The last person in the piece is Melissa Boteach. She has a quote similar to Malik’s in which she quibbles with the $13,000 figure but doesn’t offer an alternative figure but also doesn’t say that the real number is $0 or thereabouts. I’ve said what I can say about that.
She also has a lot of quotes about the politics of the whole thing:
“People are nervous because everyone’s on tenterhooks as this package shrinks and people are negotiating what’s in and what’s out,” said Melissa Boteach, vice president of income security, child care and early learning at the National Women’s Law Center.
…
Boteach said Bruenig is comparing President Joe Biden’s Build Back Better plan “to an idealized policy with unlimited funds.”

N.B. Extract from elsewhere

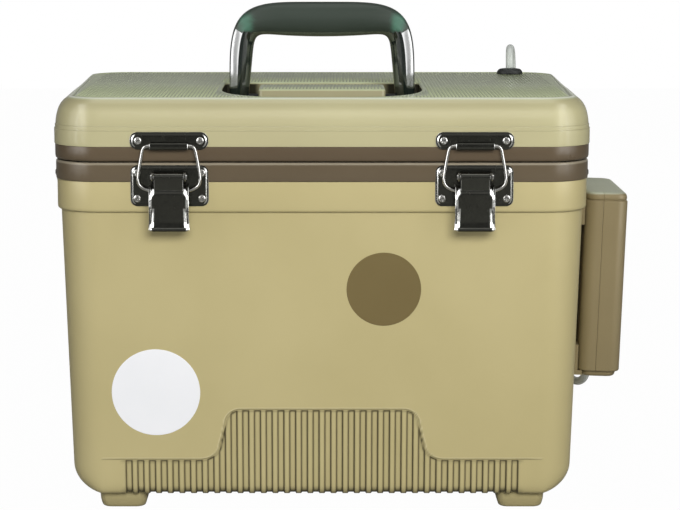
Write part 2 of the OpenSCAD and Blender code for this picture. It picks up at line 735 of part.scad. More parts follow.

“That’s not the right comparison: The right comparison is Build Back Better with doing nothing. And doing nothing means more women get pushed out of the labor force, more providers leave the sector, and we have a collapsing care infrastructure.”
Putting aside the fact that price hikes for unsubsidized users will also drive women out of the labor force, these quotes do helpfully clarify why so many strange non-responses have been flying my way on this. Boteach is not saying that unsubsidized prices won’t go up. She’s not saying this is a good plan and even seems to be saying that my alternative is better. But she thinks this messy proposal is the only thing that could pass and is worried that discussions of its flaws will mean it gets cut entirely in favor of other programs being discussed.
Perhaps she’s right, but as I noted already above, I am just calling it like I see it. I’ve got problems with most of the other proposals too. They all suck in their own ways and, in fact, in my official ranking of the four family benefits in the bill, child care is not even the worst of the bunch. Paid leave is. I am not much of a legislative strategist, but if I were, I’d say to spend more time attacking the goofy paid leave proposal and less time getting angry at valid criticisms of the child care proposal.